> _Task requirements_: Could you copy every line from the material below in which "that" appears?

> _Source material_:
[BEGIN]

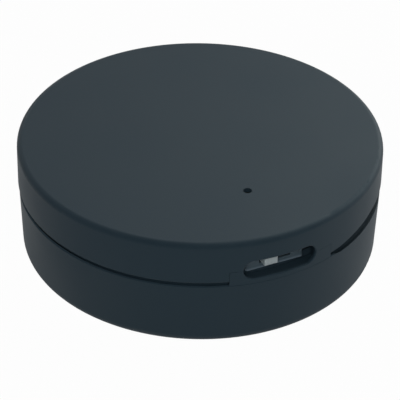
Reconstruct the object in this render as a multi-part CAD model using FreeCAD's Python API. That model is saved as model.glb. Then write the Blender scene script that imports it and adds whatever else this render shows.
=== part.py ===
import FreeCAD, Part
import math
import os

# A round wireless pick-up sensor: a black two-piece puck with a slide switch behind a slot in its side.
# Millimetres. +Z is up, the origin is the middle of the underside, and azimuths are measured from the
# front (-Y) towards +X. Pieces near the slot are drawn facing the front, then turned to their azimuth.

# Closed puck
lid_radius = 22.5
overall_height = 14.7
lid_edge_round = 0.7
lid_overhang = 0.1
base_draft = 0.33
base_edge_round = 1.2
seam_edge_round = 0.16

# Shells: plates, walls and the seam between them
floor_thickness = 1.4
lid_thickness = 1.3
seam_height = 8.68
seam_gap = 0.52
skirt_thickness = 1.0
tongue_thickness = 0.8
tongue_rise = 1.6
tongue_clearance = 0.08
seat_clearance = 0.08
rib_thickness = 0.42
rib_clearance = 0.08
rib_drop = 0.6
trench_spare = 0.15
lip_slope_share = 0.85
lip_slope_height = 0.45
corner_round = 0.8

# Raised tab of the base, which carries the lower half of the slot
tab_azimuth = 26.8
tab_span = 34.8
tab_clearance = 0.03

# Slot in the side
slot_height_above_base = 10.58
slot_width = 9.36
slot_opening = 2.48
slot_shift = -0.4
slot_edge_margin = 0.45
slot_wall = 0.45
slot_edge_round = 0.14

# Notch in the lid's lower edge, where a coin or nail parts the shells, and the dip in the base below it
notch_azimuth = 85.0
notch_span = 82.0
notch_flat_span = 36.0
notch_rise = 0.9
notch_corner = 1.6
dip_span = 79.0
dip_flat_span = 71.0
dip_depth = 0.35

# Snap beads on the tongue and their groove in the skirt
bead_height = 0.05
bead_width = 0.3
bead_span = 14.0
bead_azimuths = (118.0, 184.0, 250.0, 316.0)
groove_depth = 0.1
groove_width = 0.6

# Circuit board
board_thickness = 1.0
board_clearance = 0.7
knob_above_board = 1.4

# Slide switch
switch_depth = 2.7
switch_plate = 0.2
switch_stroke = 2.0
switch_shift = 0.13
slider_length = 4.45
slider_play = 0.1
slider_end_play = 0.35
cover_bend = 0.35
knob_recess = 1.0
knob_reach = 1.1
knob_width = 1.72
knob_height = 0.98
knob_round = 0.12
window_play = 0.2
window_lintel = 0.08
window_drop = 0.25
terminal_pitch = 1.5
terminal_width = 0.4
terminal_reach = 0.7
terminal_thickness = 0.15
wiper_thickness = 0.1
wiper_width = 0.5
wiper_channel = 0.9
channel_floor = 0.4
wiper_root_share = 0.125
wiper_dip_share = 0.25
wiper_tip_share = 0.45

# Light guide, its collar in the lid, and the pinhole above it
pinhole_radius = 0.53
pinhole_distance = 12.7
guide_radius = 1.0
guide_tip_clearance = 0.05
guide_tip_depth = 0.5
guide_clearance = 0.04
guide_led_gap = 0.15
collar_wall = 0.9
collar_length = 1.4

# Board screws and the lid's bosses
boss_inset = 2.7
boss_radius = 2.1
boss_count = 3
gusset_thickness = 0.8
gusset_depth = 2.4
screw_radius = 0.7
screw_bite = 2.8
screw_clearance = 0.2
pilot_clearance = 0.02
pilot_spare = 0.4
screw_head_radius = 1.4
screw_head_height = 0.8
recess_width = 0.35
recess_depth = 0.45
recess_share = 0.6

# Ribs in the base that stop the board from sagging
rest_count = 3
rest_width = 1.4
rest_overlap = 1.2
rest_clearance = 0.3

# Coin cell
cell_radius = 12.25
cell_height = 5.0
cell_edge_round = 0.6
cap_radius = 10.9
cap_rise = 0.35
gasket_width = 0.45
gasket_rise = 0.15
cell_board_gap = 0.7

# Coin cell holder, contacts and floor pad
holder_wall = 1.25
holder_play = 0.2
holder_plate = 0.5
holder_window_radius = 9.0
lip_reach = 0.55
lip_thickness = 0.6
lip_span = 26.0
lip_count = 3
lip_play = 0.05
finger_gap_share = 0.6
clip_width = 4.6
clip_thickness = 0.25
clip_play = 0.06
clip_foot = 2.2
clip_side_play = 0.2
clip_length = 4.4
spring_thickness = 0.2
spring_width = 4.0
spring_pad = 1.6
spring_slope = 3.0
spring_foot = 2.2
spring_play = 0.03
pad_radius = 10.0
pad_clearance = 0.3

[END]

> _Result of this exercise_:
Reconstruct the object in this render as a multi-part CAD model using FreeCAD's Python API. That model is saved as model.glb. Then write the Blender scene script that imports it and adds whatever else this render shows.
# Ribs in the base that stop the board from sagging